* **Aim of the exercise**: Each line from the beginning of the data below through the line containing "return vectors /" should be repeated exactly, please.

-------- Information supplied

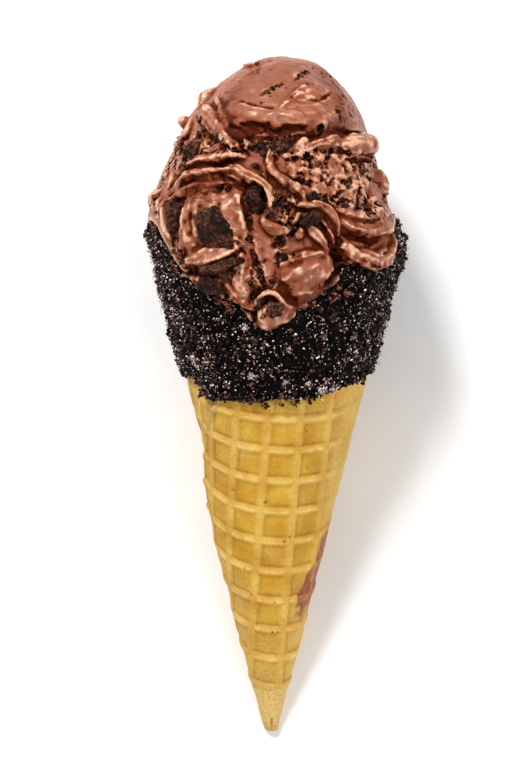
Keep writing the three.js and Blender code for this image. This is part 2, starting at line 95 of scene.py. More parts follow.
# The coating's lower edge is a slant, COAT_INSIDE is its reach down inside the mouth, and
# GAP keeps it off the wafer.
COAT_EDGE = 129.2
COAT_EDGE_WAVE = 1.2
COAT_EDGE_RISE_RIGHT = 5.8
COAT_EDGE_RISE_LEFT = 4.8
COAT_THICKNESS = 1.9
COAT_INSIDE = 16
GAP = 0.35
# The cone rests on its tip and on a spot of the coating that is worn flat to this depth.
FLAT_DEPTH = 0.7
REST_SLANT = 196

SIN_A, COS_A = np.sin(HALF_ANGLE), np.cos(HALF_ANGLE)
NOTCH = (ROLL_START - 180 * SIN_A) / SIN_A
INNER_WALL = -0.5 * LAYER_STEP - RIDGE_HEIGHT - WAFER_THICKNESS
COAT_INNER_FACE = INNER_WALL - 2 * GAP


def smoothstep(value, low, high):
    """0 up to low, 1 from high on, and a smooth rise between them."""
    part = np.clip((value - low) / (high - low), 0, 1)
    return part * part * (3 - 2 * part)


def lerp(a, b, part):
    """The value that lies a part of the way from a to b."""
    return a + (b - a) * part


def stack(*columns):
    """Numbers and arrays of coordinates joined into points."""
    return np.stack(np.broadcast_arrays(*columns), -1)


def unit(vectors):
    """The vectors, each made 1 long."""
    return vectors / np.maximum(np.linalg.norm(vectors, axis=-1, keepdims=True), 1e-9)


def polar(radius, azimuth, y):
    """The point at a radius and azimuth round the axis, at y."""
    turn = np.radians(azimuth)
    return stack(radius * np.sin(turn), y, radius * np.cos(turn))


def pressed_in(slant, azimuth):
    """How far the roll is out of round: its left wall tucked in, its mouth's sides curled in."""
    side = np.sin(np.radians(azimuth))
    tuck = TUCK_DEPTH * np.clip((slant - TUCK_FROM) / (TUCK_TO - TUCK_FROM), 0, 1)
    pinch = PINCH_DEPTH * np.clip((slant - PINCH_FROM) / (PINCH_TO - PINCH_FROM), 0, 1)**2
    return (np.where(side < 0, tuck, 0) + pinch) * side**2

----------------

* **Complete response**:
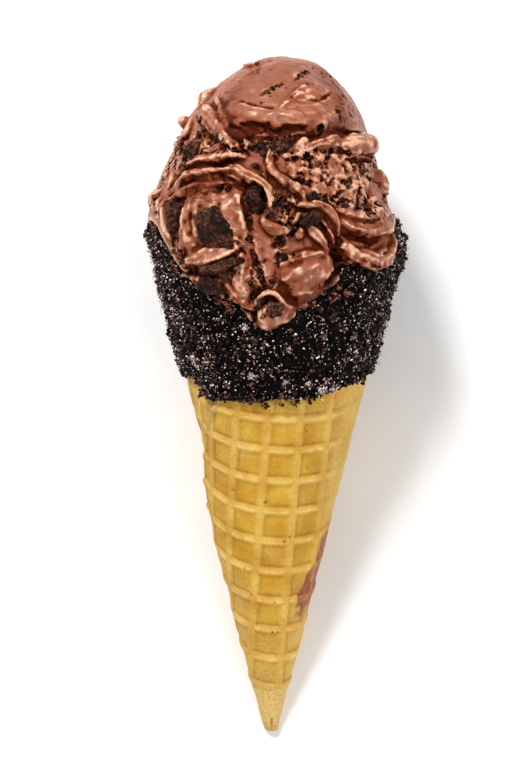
Keep writing the three.js and Blender code for this image. This is part 2, starting at line 95 of scene.py. More parts follow.
# The coating's lower edge is a slant, COAT_INSIDE is its reach down inside the mouth, and
# GAP keeps it off the wafer.
COAT_EDGE = 129.2
COAT_EDGE_WAVE = 1.2
COAT_EDGE_RISE_RIGHT = 5.8
COAT_EDGE_RISE_LEFT = 4.8
COAT_THICKNESS = 1.9
COAT_INSIDE = 16
GAP = 0.35
# The cone rests on its tip and on a spot of the coating that is worn flat to this depth.
FLAT_DEPTH = 0.7
REST_SLANT = 196

SIN_A, COS_A = np.sin(HALF_ANGLE), np.cos(HALF_ANGLE)
NOTCH = (ROLL_START - 180 * SIN_A) / SIN_A
INNER_WALL = -0.5 * LAYER_STEP - RIDGE_HEIGHT - WAFER_THICKNESS
COAT_INNER_FACE = INNER_WALL - 2 * GAP


def smoothstep(value, low, high):
    """0 up to low, 1 from high on, and a smooth rise between them."""
    part = np.clip((value - low) / (high - low), 0, 1)
    return part * part * (3 - 2 * part)


def lerp(a, b, part):
    """The value that lies a part of the way from a to b."""
    return a + (b - a) * part


def stack(*columns):
    """Numbers and arrays of coordinates joined into points."""
    return np.stack(np.broadcast_arrays(*columns), -1)


def unit(vectors):
    """The vectors, each made 1 long."""
    return vectors / np.maximum(np.linalg.norm(vectors, axis=-1, keepdims=True), 1e-9)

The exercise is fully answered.